» AIM OF THE TASK
Locate all lines with the word "bodies" and copy them out.

» RECORDED DATA
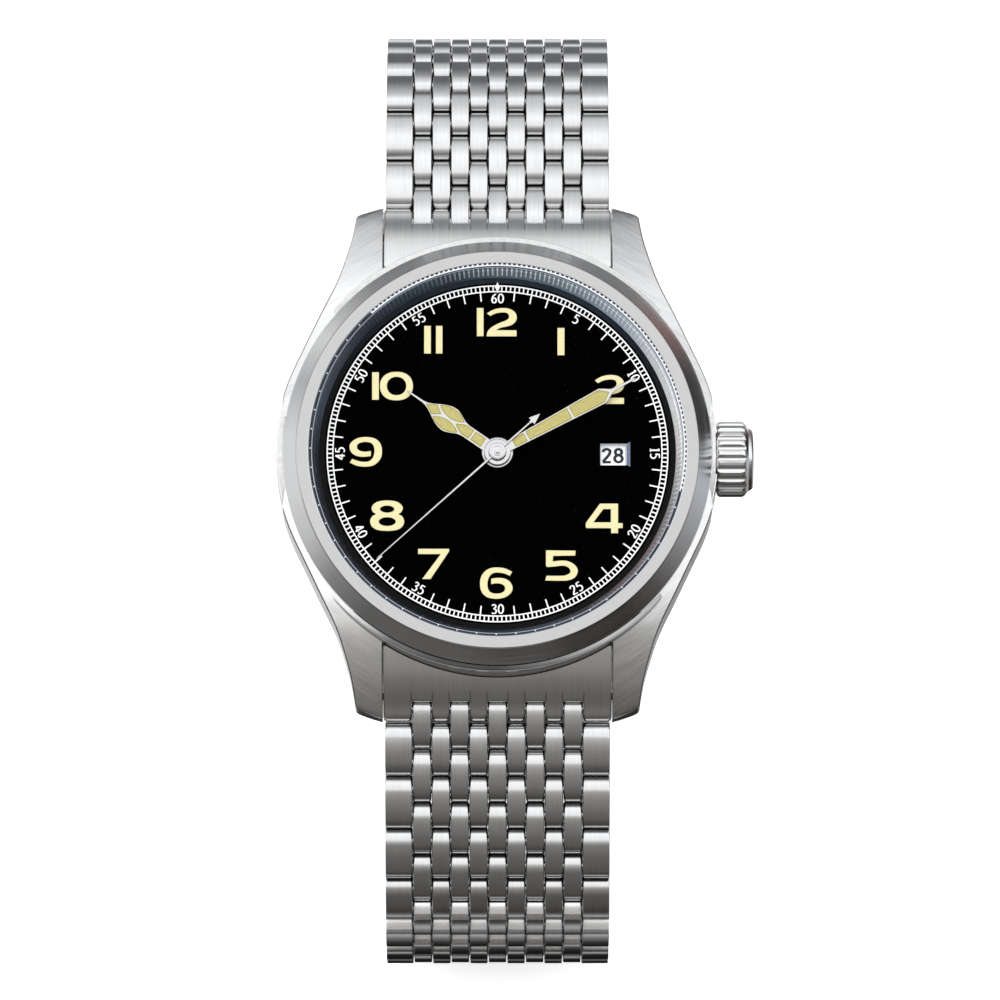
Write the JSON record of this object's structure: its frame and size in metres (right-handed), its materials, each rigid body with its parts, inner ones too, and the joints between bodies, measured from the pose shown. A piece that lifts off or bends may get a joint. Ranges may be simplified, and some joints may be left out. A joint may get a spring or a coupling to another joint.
{
  "type": "pilot wristwatch",
  "caption": "Round steel pilot wristwatch with a black numeral dial, fluted crown and a closed brick-pattern steel bracelet with a folding clasp.",
  "frame": {"origin": "centre of the case back's outer face, on the axis of the hands", "axes": "+Z out of the dial towards the crystal, +Y towards 12 o'clock, +X towards 3 o'clock and the crown"},
  "size_m": [0.0417, 0.083, 0.0434],
  "materials": {
    "case_steel": "brushed",
    "bezel_steel": "brushed slope, polished flat",
    "crystal": "polished",
    "gasket": "matte",
    "rehaut": "gloss",
    "dial_black": "matte",
    "polished_steel": "polished",
    "bracelet_steel": "brushed with polished edges",
    "ring_plastic": "matte",
    "movement_plate": "satin",
    "blued_steel": "gloss",
    "hand_steel": "polished",
    "wheel_brass": "satin",
    "rotor_metal": "satin",
    "crown_steel": "polished",
    "date_white": "matte",
    "case_back_steel": "brushed",
    "clasp_steel": "brushed",
    "lume_cream": "matte",
    "print_white": "matte"
  },
  "bodies": {
    "case": {"mid_case": "case_steel", "bezel": "bezel_steel", "crystal": "crystal", "crystal_gasket": "gasket", "chapter_ring": "rehaut", "dial": "dial_black", "case_back": "case_back_steel", "case_back_gasket": "gasket", "crown_tube": "polished_steel", "end_link_12": "bracelet_steel", "end_link_6": "bracelet_steel", "spring_bars": "polished_steel", "movement_ring": "ring_plastic", "mainplate": "movement_plate", "train_bridge": "movement_plate", "balance_cock": "movement_plate", "bridge_screws": "blued_steel"},
    "seconds": {"second_hand": "hand_steel", "fourth_wheel": "wheel_brass"},
    "minutes": {"minute_hand": "hand_steel", "centre_wheel": "wheel_brass"},
    "hours": {"hour_hand": "hand_steel", "hour_wheel": "wheel_brass"},
    "date": {"date_disc": "date_white"},
    "third": {"third_wheel": "wheel_brass"},
    "escape": {"escape_wheel": "polished_steel"},
    "going_barrel": {"barrel": "wheel_brass", "mainspring": "polished_steel"},
    "fork": {"pallet_fork": "polished_steel"},
    "balance": {"balance_wheel": "wheel_brass", "hairspring": "blued_steel"},
    "rotor": {"rotor": "rotor_metal"},
    "winding": {"winding_pinion": "polished_steel"},
    "crown": {"crown": "crown_steel", "winding_stem": "polished_steel"},
    "link_12_01": {"link_12_01": "bracelet_steel"},
    "link_12_02": {"link_12_02": "bracelet_steel"},
    "link_12_03": {"link_12_03": "bracelet_steel"},
    "link_12_04": {"link_12_04": "bracelet_steel"},
    "link_12_05": {"link_12_05": "bracelet_steel"},
    "link_12_06": {"link_12_06": "bracelet_steel"},
    "link_12_07": {"link_12_07": "bracelet_steel"},
    "link_12_08": {"link_12_08": "bracelet_steel"},
    "link_12_09": {"link_12_09": "bracelet_steel"},
    "link_12_10": {"link_12_10": "bracelet_steel"},
    "link_12_11": {"link_12_11": "bracelet_steel"},
    "link_6_01": {"link_6_01": "bracelet_steel"},
    "link_6_02": {"link_6_02": "bracelet_steel"},
    "link_6_03": {"link_6_03": "bracelet_steel"},
    "link_6_04": {"link_6_04": "bracelet_steel"},
    "link_6_05": {"link_6_05": "bracelet_steel"},
    "link_6_06": {"link_6_06": "bracelet_steel"},
    "link_6_07": {"link_6_07": "bracelet_steel"},
    "link_6_08": {"link_6_08": "bracelet_steel"},
    "link_6_09": {"link_6_09": "bracelet_steel"},
    "link_6_10": {"link_6_10": "bracelet_steel"},
    "link_6_11": {"link_6_11": "bracelet_steel"},
    "clasp_blade_inner": {"clasp_blade_inner": "clasp_steel"},
    "clasp_blade_outer": {"clasp_blade_outer": "clasp_steel"},
    "clasp_cover": {"clasp_cover": "clasp_steel"}
  },
  "joints": [
    {"name": "seconds_turn", "type": "hinge", "parent": "case", "child": "seconds", "pos_m": [0, 0, 0.0087], "axis": [0, 0, -1], "continuous": true},
    {"name": "minutes_turn", "type": "hinge", "parent": "case", "child": "minutes", "pos_m": [0, 0, 0.0084], "axis": [0, 0, -1], "continuous": true},
    {"name": "hours_turn", "type": "hinge", "parent": "case", "child": "hours", "pos_m": [0, 0, 0.0081], "axis": [0, 0, -1], "continuous": true},
    {"name": "date_turn", "type": "hinge", "parent": "case", "child": "date", "pos_m": [0, 0, 0.007], "axis": [0, 0, -1], "continuous": true},
    {"name": "third_wheel_turn", "type": "hinge", "parent": "case", "child": "third", "pos_m": [-0.00374, -0.00272, 0.004], "axis": [0, 0, -1], "continuous": true},
    {"name": "escape_wheel_turn", "type": "hinge", "parent": "case", "child": "escape", "pos_m": [0.00265, -0.00223, 0.004], "axis": [0, 0, -1], "continuous": true},
    {"name": "barrel_turn", "type": "hinge", "parent": "case", "child": "going_barrel", "pos_m": [-0.00546, 0.00315, 0.0046], "axis": [0, 0, -1], "continuous": true},
    {"name": "pallet_fork_rock", "type": "hinge", "parent": "case", "child": "fork", "pos_m": [0.00337, -0.00488, 0.0044], "axis": [0, 0, -1], "range_deg": [-5, 5]},
    {"name": "balance_swing", "type": "hinge", "parent": "case", "child": "balance", "pos_m": [0.00535, -0.00806, 0.0048], "axis": [0, 0, -1], "range_deg": [-220, 220]},
    {"name": "rotor_turn", "type": "hinge", "parent": "case", "child": "rotor", "pos_m": [0, 0, 0.002], "axis": [0, 0, -1], "continuous": true},
    {"name": "winding_turn", "type": "hinge", "parent": "case", "child": "winding", "pos_m": [0.0095, 0, 0.0046], "axis": [1, 0, 0], "continuous": true},
    {"name": "crown_pull", "type": "slide", "parent": "winding", "child": "crown", "axis": [1, 0, 0], "range_m": [0, 0.0015]},
    {"name": "bracelet_12_hinge_01", "type": "hinge", "parent": "case", "child": "link_12_01", "pos_m": [0, 0.0216, 0.00205], "axis": [1, 0, 0], "range_deg": [0, 21]},
    {"name": "bracelet_12_hinge_02", "type": "hinge", "parent": "link_12_01", "child": "link_12_02", "pos_m": [0, 0.02618, 0.00065], "axis": [1, 0, 0], "range_deg": [0, 6]},
    {"name": "bracelet_12_hinge_03", "type": "hinge", "parent": "link_12_02", "child": "link_12_03", "pos_m": [0, 0.03081, -0.00059], "axis": [1, 0, 0], "range_deg": [0, 22]},
    {"name": "bracelet_12_hinge_04", "type": "hinge", "parent": "link_12_03", "child": "link_12_04", "pos_m": [0, 0.03481, -0.00314], "axis": [1, 0, 0], "range_deg": [0, 24]},
    {"name": "bracelet_12_hinge_05", "type": "hinge", "parent": "link_12_04", "child": "link_12_05", "pos_m": [0, 0.03775, -0.0069], "axis": [1, 0, 0], "range_deg": [0, 18]},
    {"name": "bracelet_12_hinge_06", "type": "hinge", "parent": "link_12_05", "child": "link_12_06", "pos_m": [0, 0.0397, -0.01128], "axis": [1, 0, 0], "range_deg": [0, 18]},
    {"name": "bracelet_12_hinge_07", "type": "hinge", "parent": "link_12_06", "child": "link_12_07", "pos_m": [0, 0.04053, -0.016], "axis": [1, 0, 0], "range_deg": [0, 21]},
    {"name": "bracelet_12_hinge_08", "type": "hinge", "parent": "link_12_07", "child": "link_12_08", "pos_m": [0, 0.03995, -0.02074], "axis": [1, 0, 0], "range_deg": [0, 22]},
    {"name": "bracelet_12_hinge_09", "type": "hinge", "parent": "link_12_08", "child": "link_12_09", "pos_m": [0, 0.03789, -0.02506], "axis": [1, 0, 0], "range_deg": [0, 24]},
    {"name": "bracelet_12_hinge_10", "type": "hinge", "parent": "link_12_09", "child": "link_12_10", "pos_m": [0, 0.03451, -0.02844], "axis": [1, 0, 0], "range_deg": [0, 23]},
    {"name": "bracelet_12_hinge_11", "type": "hinge", "parent": "link_12_10", "child": "link_12_11", "pos_m": [0, 0.03021, -0.03054], "axis": [1, 0, 0], "range_deg": [0, 25]},
    {"name": "bracelet_6_hinge_01", "type": "hinge", "parent": "case", "child": "link_6_01", "pos_m": [0, -0.0216, 0.00205], "axis": [-1, 0, 0], "range_deg": [0, 26]},
    {"name": "bracelet_6_hinge_02", "type": "hinge", "parent": "link_6_01", "child": "link_6_02", "pos_m": [0, -0.02607, 0.00029], "axis": [-1, 0, 0], "range_deg": [0, 6]},
    {"name": "bracelet_6_hinge_03", "type": "hinge", "parent": "link_6_02", "child": "link_6_03", "pos_m": [0, -0.03045, -0.00166], "axis": [-1, 0, 0], "range_deg": [0, 10]},
    {"name": "bracelet_6_hinge_04", "type": "hinge", "parent": "link_6_03", "child": "link_6_04", "pos_m": [0, -0.03458, -0.00409], "axis": [-1, 0, 0], "range_deg": [0, 20]},
    {"name": "bracelet_6_hinge_05", "type": "hinge", "parent": "link_6_04", "child": "link_6_05", "pos_m": [0, -0.03787, -0.00756], "axis": [-1, 0, 0], "range_deg": [0, 24]},
    {"name": "bracelet_6_hinge_06", "type": "hinge", "parent": "link_6_05", "child": "link_6_06", "pos_m": [0, -0.03974, -0.01196], "axis": [-1, 0, 0], "range_deg": [0, 20]},
    {"name": "bracelet_6_hinge_07", "type": "hinge", "parent": "link_6_06", "child": "link_6_07", "pos_m": [0, -0.04028, -0.01672], "axis": [-1, 0, 0], "range_deg": [0, 15]},
    {"name": "bracelet_6_hinge_08", "type": "hinge", "parent": "link_6_07", "child": "link_6_08", "pos_m": [0, -0.03991, -0.0215], "axis": [-1, 0, 0], "range_deg": [0, 18]},
    {"name": "bracelet_6_hinge_09", "type": "hinge", "parent": "link_6_08", "child": "link_6_09", "pos_m": [0, -0.03835, -0.02602], "axis": [-1, 0, 0], "range_deg": [0, 29]},
    {"name": "bracelet_6_hinge_10", "type": "hinge", "parent": "link_6_09", "child": "link_6_10", "pos_m": [0, -0.03504, -0.02945], "axis": [-1, 0, 0], "range_deg": [0, 30]},
    {"name": "bracelet_6_hinge_11", "type": "hinge", "parent": "link_6_10", "child": "link_6_11", "pos_m": [0, -0.03054, -0.03105], "axis": [-1, 0, 0], "range_deg": [0, 20]},
    {"name": "clasp_inner_hinge", "type": "hinge", "parent": "link_12_11", "child": "clasp_blade_inner", "pos_m": [0, 0.02545, -0.03096], "axis": [1, 0, 0], "range_deg": [0, 25]},
    {"name": "clasp_middle_hinge", "type": "hinge", "parent": "clasp_blade_inner", "child": "clasp_blade_outer", "pos_m": [0, -0.0175, -0.03105], "axis": [-1, 0, 0], "range_deg": [0, 120]},
    {"name": "clasp_cover_hinge", "type": "hinge", "parent": "clasp_blade_outer", "child": "clasp_cover", "pos_m": [0, 0.017, -0.03195], "axis": [1, 0, 0], "range_deg": [0, 120]}
  ],
  "couplings": [
    {"joint": "minutes_turn", "follows": "seconds_turn", "ratio": 0.016667},
    {"joint": "hours_turn", "follows": "seconds_turn", "ratio": 0.0013889},
    {"joint": "date_turn", "follows": "seconds_turn", "ratio": 0.000022401},
    {"joint": "third_wheel_turn", "follows": "seconds_turn", "ratio": -0.1},
    {"joint": "escape_wheel_turn", "follows": "seconds_turn", "ratio": -10},
    {"joint": "barrel_turn", "follows": "seconds_turn", "ratio": -0.0025641},
    {"joint": "clasp_middle_hinge", "follows": "clasp_cover_hinge", "ratio": 1}
  ]
}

» ANSWER BELOW
Write the JSON record of this object's structure: its frame and size in metres (right-handed), its materials, each rigid body with its parts, inner ones too, and the joints between bodies, measured from the pose shown. A piece that lifts off or bends may get a joint. Ranges may be simplified, and some joints may be left out. A joint may get a spring or a coupling to another joint.
  "bodies": {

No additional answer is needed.